My earliest memory of Taylor Swift’s music is being nine years old, dancing in the living room of my childhood home to Speak Now, her third studio album released in 2010, playing on the boxy TV I had to manually press the up/down buttons of to get to my desired song. I didn’t know a single thing about unrequited love back then, nor did I even comprehend that it could even be humanly possible for someone to want someone so much they’d crash their wedding, but all I knew is that the love she wrote so beautifully about was enough to fill me with life.
Taylor's music marked the beginning of my adoration for writing and maybe even my hopeless romantic tendencies; and all the music videos I watched, lyric videos I repeated, Facebook fan pages I run, and squealing sessions I had with my friends, serve as a testament to the anchor I clung to for comfort in a childhood I’ve only just begun to revisit.
In Taylor, we trust: growing up with her music
As a homeschooled girl with two older brothers, discovering Taylor Swift was exactly what I needed to keep the little girl in me alive. Nearly every day, this love fueled my passion for writing in my journals, creating silly fan edits on Picnik that I’d publish on my proudly held Facebook fan page called, ever so cleverly, Taylor Swift reads my diary, and interacting with other fans from across the globe through Twitter fandoms.
When I was finally out of homeschool with friends that also luckily happened to be Swifties, Swift went on to release Red in 2012 and 1989 two years after. My Facebook fan pages turned into Tumblr blogs (where I managed to snag a lucky follow-back from Swift herself during the 1989 era) and my solo living room dance sessions evolved into karaoke sessions held on the floor of my seventh-grade classroom, proof that as she and her music continued to grow, we did, too.
There are too many monumental events that happened in my childhood that later shaped my growth as a young adult to count, but through all the ups, downs, and solitude, Swift’s music was one of the few constants I relied on to keep sane.
Growing up and pressing pause
Eventually, amidst all the moving around and typical high school drama, my love for Taylor Swift’s music was gradually pushed to the corner. Like the box of all my grade-school memorabilia and physical CDs of her albums; not forgotten, just temporarily set aside.
Whether it was because I played too much of her music on repeat or if it was because I so suddenly discovered and fell in love with the wonders of other artists and genres, I knew that temporarily pressing pause on her music was just an opportunity my teenage self grabbed so I could develop my growing relationship with music and discover all kinds of artists and albums that played just as big a role in my growth as she did.

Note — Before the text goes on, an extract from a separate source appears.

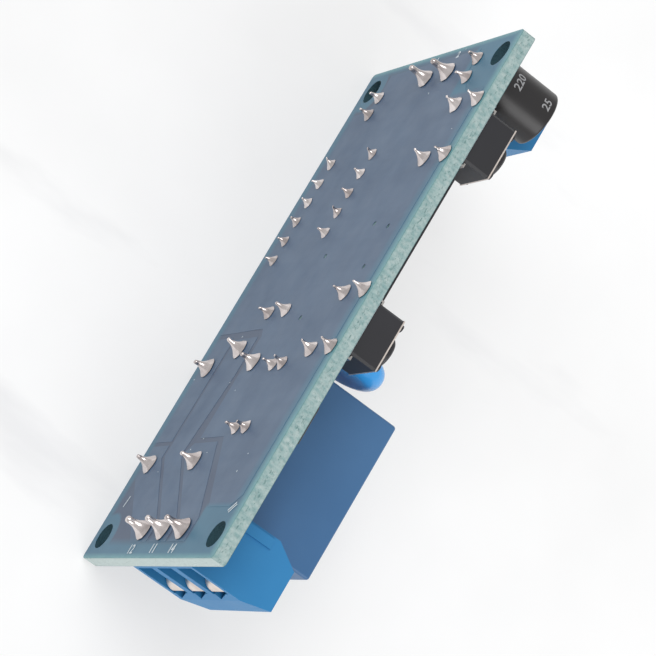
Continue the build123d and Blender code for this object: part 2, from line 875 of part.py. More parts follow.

The Invisible String that ties me to Taylor’s music
Yet when Taylor Swift announced the release of Fearless (Taylor’s Version) in February 2021, it felt like time stopped and my inner child, who I was just beginning to learn about, came barging at my 20-year-old self’s bedroom door, declaring she’d be around until I finally paid her the attention she deserved. My group chat with my grade school best friends began blowing up and so was my Twitter timeline.
While her dispute with producer Scooter Braun over her old masters is the main reason for her re-recording, I knew then that Taylor’s Versions—all six of them—would be exactly the opportunity I needed to honor the little girl that is still very much a part of my adult self and to honor the music I clung to during a rocky childhood I barely comprehended as it was happening.
This leaves me to the present moment, writing, over a decade since that first solo living room dancing session, about the same artist’s music who helped me through my childhood and is now helping me heal and revisit the little girl that needed a hand to hold or a partner to dance with maybe just once. As I listen to Fearless (Taylor’s Version) and Red (Taylor’s Version), with a refined perspective and years of lessons, romance, and heartbreak to assist the same lyrics I could barely relate to all those years ago, I remember the little girl that could only really dream of the life I’ve lived since first hearing those songs, and hope I continue to make her proud.